Democrats raised questions last year about how the committee’s Republican oversight staff was conducting the investigation, and they lambasted the report as it was released publicly.
“The biased and partisan approach that you have taken in today's report heightens our concerns about how the Committee is using its investigative powers,” Reps. Henry Waxman (D-Calif.) and Diana DeGette (D-Colo.) said in a letter to the committee’s GOP leadership.
The GOP document quotes several large businesses saying the healthcare law will raise their costs or have other adverse effects. Southwest Airlines said the law will add $69 million to its healthcare costs, and General Electric said it would incur millions of dollars in additional costs to comply with specific provisions of the law.
Energy and Commerce Democrats said roughly one-third of the 27 companies on the Council didn’t respond to Republicans’ inquiries, and that the report pulls selectively from the responses investigators did receive.
The GOP document, for example, quotes DuPont saying it will have to make “numerous, costly” changes to comply with the health law. But the Democrats quoted a different part of DuPont’s response, in which the company says it doesn’t think the law will have a “material” impact on the cost of its health plan.
Negligible effects were also reported by Intel, Kodak and others, according to Democrats’ response to the GOP report.

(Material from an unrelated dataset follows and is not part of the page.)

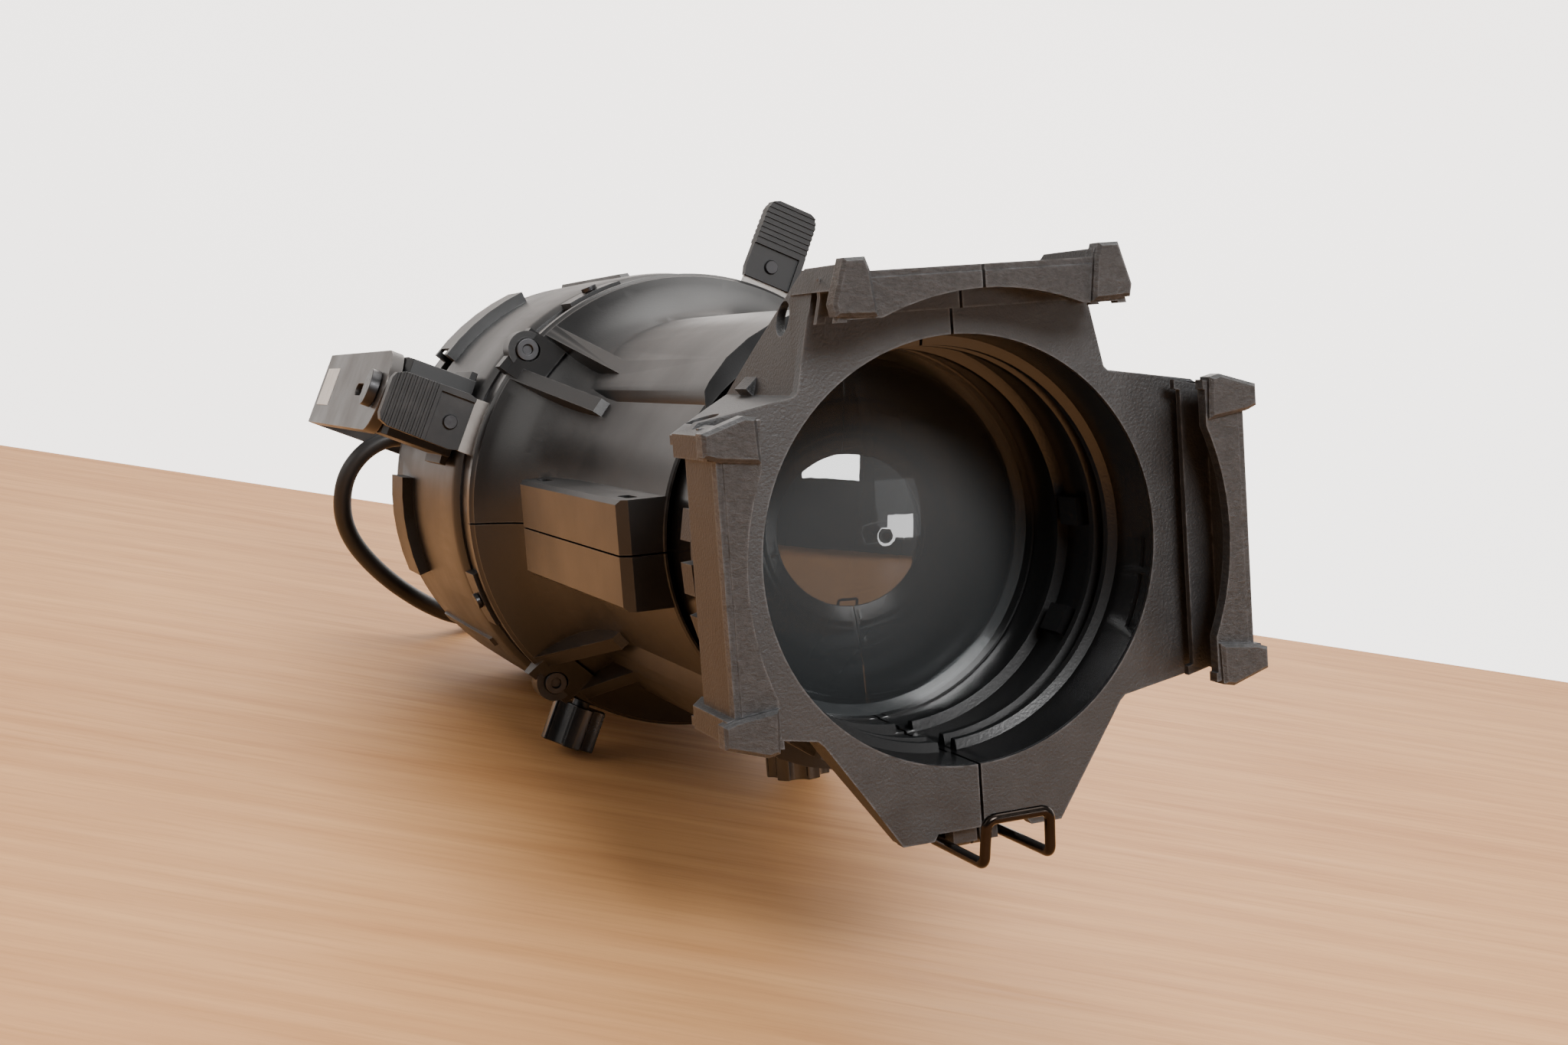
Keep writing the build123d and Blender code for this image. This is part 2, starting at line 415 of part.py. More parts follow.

“In preparing this report, your staff appears to ignore many documents that did not comport with the conclusion that you had reached even before opening the investigation,” Waxman and DeGette wrote.
Several firms said they expect their costs to rise as a result of the politically unpopular individual mandate, according to the Republican document. Citigroup estimated the impact of the coverage requirement at $8 million, while Comcast said the mandate would drive up its costs by somewhere between $3.6 million and $48 million.